Q: Husbands usually don’t allow their wives to work because of the mentality of the corporate people and also because they believe that it’s a challenge for a working woman to take care of both office work and family/house hold matters. Your opinion and suggestion to husbands ?

If I look into my life, I am really thankful to Allah for giving me a supportive family and a loving husband who is my real MENTOR, friend and a Guide. Without his help I would have never achieved what I dreamt. The corporate world thinks that a woman is alone in the journey and has to bear a lot of challenges but when your family stands beside you the women becomes more confident and tries to live up to her expectations.


Q: Some say that mostly women can’t become good leaders because they are not emotionally balanced as men. Your opinion ?
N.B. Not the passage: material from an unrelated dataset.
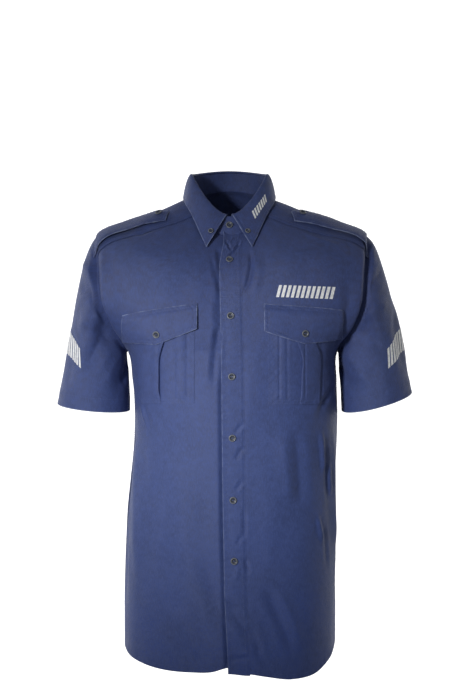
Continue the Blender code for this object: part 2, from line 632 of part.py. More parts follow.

I don’t think so as this country has been ruled by an iron lady Mohtarma Benazir Bhutto (The Ex Prime Minister) who led the nation with extreme confidence and true spirit. Now a days, There are so many examples of women leading very successful businesses and are very enthusiastic and vibrant entrepreneurs. They can flourish more given the support and cooperation they need from their families and society.


Q:  Do you think Pakistan’s working environment is changing?

Yes, the environment is changing. The girls are now more focused in their education and this has changed the corporate culture also. With the help of media, internet and global opportunities the women are able to work now in offices, from home, for large businesses as well as in smaller ones.


Q:  Are you planning to write on any other topic in future?

The Ch Muhammad Akram Center for Entrepreneurship Development aims at encouraging people to initiate their careers successfully. I am writing on different related to entrepreneurship and I hope that my journey towards Women emancipation will be successful which will ultimately lead to a Superior Pakistan.